Architecture Case Studies

How major companies solve complex architectural challenges at scale.

Architecture: Microservices on AWS. Hundreds of services communicating via REST and event streams.
CDN: Open Connect — Netflix's custom CDN with edge servers at ISPs for low-latency video delivery.
Resilience: Hystrix (circuit breaker), Chaos Monkey (fault injection), Zuul (API gateway).
Data: Cassandra for availability, EVCache (Memcached) for caching, Kafka for real-time event pipelines.
Key Lesson: Design for failure. Every component assumes its dependencies will fail and has fallback behaviour.
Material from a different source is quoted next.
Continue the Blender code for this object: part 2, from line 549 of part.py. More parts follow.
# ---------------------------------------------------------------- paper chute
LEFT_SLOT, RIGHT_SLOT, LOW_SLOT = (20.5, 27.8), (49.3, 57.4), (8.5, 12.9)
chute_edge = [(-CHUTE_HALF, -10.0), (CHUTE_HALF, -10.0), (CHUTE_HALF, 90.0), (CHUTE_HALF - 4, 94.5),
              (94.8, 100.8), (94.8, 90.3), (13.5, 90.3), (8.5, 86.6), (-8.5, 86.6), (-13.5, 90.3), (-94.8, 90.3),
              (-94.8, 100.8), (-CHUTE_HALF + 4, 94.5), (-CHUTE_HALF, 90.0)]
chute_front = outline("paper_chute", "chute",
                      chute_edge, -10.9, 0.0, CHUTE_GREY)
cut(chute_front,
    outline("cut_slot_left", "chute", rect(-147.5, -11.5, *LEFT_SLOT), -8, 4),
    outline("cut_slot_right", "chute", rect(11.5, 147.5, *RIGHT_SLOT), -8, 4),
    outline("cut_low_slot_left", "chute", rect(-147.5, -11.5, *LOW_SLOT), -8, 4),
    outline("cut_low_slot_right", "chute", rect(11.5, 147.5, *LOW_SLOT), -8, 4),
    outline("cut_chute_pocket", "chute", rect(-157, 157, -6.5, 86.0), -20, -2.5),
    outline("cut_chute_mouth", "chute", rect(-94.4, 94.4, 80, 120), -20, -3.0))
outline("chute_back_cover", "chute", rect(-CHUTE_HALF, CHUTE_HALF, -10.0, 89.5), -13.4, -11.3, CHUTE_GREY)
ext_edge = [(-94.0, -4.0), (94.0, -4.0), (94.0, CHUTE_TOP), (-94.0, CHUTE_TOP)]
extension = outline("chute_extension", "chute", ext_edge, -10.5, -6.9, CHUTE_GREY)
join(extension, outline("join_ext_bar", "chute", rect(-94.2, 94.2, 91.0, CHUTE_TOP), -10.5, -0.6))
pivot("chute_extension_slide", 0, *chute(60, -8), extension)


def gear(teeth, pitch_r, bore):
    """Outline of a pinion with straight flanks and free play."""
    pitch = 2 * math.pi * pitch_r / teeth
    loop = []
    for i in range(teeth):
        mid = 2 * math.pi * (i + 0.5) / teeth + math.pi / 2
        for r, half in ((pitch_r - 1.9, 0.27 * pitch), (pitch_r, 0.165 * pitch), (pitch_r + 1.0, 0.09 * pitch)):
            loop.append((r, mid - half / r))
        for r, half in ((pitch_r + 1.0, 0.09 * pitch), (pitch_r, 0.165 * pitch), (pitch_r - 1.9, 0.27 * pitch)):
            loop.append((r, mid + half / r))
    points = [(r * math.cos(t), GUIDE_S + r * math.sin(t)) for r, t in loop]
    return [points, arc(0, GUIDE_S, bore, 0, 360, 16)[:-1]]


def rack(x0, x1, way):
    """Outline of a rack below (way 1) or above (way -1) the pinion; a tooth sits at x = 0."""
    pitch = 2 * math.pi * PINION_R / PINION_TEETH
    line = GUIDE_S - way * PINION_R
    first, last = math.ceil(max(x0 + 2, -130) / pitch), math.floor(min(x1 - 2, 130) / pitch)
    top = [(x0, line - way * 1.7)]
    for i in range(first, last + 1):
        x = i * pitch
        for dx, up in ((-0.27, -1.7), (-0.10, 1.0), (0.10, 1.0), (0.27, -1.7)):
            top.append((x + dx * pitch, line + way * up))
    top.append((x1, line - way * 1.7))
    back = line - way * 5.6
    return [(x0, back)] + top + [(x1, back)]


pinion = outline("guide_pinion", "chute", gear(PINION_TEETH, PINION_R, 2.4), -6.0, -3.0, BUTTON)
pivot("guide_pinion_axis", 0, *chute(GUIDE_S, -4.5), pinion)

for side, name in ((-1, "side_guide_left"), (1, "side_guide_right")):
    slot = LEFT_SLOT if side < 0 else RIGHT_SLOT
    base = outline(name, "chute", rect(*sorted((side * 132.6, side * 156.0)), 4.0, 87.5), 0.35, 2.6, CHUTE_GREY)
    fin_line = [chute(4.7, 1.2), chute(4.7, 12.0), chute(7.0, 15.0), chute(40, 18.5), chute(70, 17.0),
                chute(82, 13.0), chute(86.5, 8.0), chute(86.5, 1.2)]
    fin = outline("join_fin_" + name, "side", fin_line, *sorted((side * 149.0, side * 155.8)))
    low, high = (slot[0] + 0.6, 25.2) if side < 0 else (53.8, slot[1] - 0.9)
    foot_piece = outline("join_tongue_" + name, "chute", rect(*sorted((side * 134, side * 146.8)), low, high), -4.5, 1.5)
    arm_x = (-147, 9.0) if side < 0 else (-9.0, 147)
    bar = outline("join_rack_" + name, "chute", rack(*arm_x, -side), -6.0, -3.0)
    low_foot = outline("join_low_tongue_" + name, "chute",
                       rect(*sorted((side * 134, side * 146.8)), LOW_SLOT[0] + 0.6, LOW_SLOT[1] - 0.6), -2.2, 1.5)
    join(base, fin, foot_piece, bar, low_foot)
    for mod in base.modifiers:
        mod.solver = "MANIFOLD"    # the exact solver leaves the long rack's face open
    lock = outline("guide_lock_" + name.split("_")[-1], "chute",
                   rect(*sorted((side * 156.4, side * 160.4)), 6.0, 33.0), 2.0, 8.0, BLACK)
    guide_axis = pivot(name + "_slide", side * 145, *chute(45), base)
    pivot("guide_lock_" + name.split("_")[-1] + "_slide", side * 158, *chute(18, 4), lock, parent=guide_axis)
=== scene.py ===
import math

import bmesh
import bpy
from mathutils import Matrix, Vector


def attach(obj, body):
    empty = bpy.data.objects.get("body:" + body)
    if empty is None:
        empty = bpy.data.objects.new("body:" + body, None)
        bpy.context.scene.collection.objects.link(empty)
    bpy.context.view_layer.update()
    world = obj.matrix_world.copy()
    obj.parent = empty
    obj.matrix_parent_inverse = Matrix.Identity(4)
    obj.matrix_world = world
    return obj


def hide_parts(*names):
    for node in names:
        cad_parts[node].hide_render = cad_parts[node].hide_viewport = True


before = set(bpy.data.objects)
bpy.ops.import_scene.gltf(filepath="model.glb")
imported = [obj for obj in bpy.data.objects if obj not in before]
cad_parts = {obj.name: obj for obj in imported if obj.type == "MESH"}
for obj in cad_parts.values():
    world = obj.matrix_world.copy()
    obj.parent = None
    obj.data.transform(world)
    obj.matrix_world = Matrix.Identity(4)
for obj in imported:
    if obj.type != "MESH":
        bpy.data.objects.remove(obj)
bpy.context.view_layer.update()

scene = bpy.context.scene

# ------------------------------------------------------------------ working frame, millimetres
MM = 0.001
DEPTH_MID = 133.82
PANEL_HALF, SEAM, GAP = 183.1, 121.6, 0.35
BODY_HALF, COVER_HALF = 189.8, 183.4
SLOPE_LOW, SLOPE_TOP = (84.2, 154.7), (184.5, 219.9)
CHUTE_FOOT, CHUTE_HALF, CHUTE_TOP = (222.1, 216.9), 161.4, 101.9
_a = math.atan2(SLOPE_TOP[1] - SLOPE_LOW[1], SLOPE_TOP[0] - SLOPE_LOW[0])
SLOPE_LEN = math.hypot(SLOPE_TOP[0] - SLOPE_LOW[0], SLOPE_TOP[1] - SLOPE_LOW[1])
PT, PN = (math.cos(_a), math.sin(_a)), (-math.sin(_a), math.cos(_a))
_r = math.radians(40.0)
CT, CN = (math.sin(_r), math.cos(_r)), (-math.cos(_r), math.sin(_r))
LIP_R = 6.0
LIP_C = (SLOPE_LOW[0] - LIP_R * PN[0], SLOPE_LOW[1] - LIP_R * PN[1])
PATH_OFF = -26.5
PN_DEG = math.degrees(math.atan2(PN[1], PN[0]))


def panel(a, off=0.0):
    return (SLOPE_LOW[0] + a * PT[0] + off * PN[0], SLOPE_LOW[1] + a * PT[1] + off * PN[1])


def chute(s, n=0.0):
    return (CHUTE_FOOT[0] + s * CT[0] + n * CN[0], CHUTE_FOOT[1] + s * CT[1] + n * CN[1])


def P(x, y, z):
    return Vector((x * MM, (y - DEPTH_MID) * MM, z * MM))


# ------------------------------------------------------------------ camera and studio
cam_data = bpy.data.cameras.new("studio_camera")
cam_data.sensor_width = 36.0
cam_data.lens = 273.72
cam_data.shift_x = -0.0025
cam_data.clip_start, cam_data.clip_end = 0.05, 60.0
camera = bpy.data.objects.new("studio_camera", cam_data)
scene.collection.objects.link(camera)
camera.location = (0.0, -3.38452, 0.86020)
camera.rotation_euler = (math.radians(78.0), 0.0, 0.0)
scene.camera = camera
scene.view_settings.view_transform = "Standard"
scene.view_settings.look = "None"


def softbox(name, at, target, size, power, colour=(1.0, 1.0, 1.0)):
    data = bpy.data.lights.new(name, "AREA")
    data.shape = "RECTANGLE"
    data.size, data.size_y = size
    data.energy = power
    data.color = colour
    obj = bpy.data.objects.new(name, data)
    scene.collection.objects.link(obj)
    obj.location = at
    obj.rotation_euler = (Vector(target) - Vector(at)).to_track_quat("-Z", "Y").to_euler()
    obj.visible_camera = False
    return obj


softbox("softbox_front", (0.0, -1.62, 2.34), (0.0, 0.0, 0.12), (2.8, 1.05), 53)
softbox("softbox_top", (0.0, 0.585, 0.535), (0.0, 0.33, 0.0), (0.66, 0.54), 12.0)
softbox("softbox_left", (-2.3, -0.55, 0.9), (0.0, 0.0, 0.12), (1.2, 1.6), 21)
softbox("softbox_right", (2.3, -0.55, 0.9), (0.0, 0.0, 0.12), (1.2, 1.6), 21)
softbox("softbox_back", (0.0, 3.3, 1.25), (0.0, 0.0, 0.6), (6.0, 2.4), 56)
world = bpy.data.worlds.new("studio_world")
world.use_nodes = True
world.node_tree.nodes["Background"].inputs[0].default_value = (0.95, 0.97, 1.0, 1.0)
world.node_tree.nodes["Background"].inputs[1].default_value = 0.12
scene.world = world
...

MapReduce: Distributed data processing framework — map (transform) and reduce (aggregate) across thousands of machines.
Bigtable: Distributed wide-column store — billions of rows, millions of columns, petabytes of data.
Spanner: Globally distributed SQL database with strong consistency — uses TrueTime (atomic clocks + GPS) for global ordering.
Borg → Kubernetes: Google's internal container orchestration (Borg) inspired the open-source Kubernetes.
Key Lesson: Build infrastructure abstractions that scale. Invest heavily in internal platforms.

Fan-Out Problem: When a user with millions of followers tweets, delivering it to all followers' timelines efficiently.
Hybrid Approach: Fan-out on write for most users (pre-compute timelines). Fan-out on read for celebrities (compute at read time to avoid massive writes).
Technology: Scala/JVM services, Redis for timeline caching, Kafka for event streaming, Manhattan (distributed key-value store).
Key Lesson: Hybrid strategies often beat pure approaches. Optimise for the common case, handle edge cases differently.

Squad Model: Autonomous cross-functional teams — each owns a set of microservices end-to-end.
Backstage: Internal developer portal (now open-source) for service catalogue, TechDocs, and scaffolding — solving microservices discoverability.
Data Pipelines: Massive event processing for recommendations — Kafka, Google Cloud Dataflow, BigQuery.
Key Lesson: Organisational structure mirrors system architecture (Conway's Law). Invest in developer experience and internal tooling.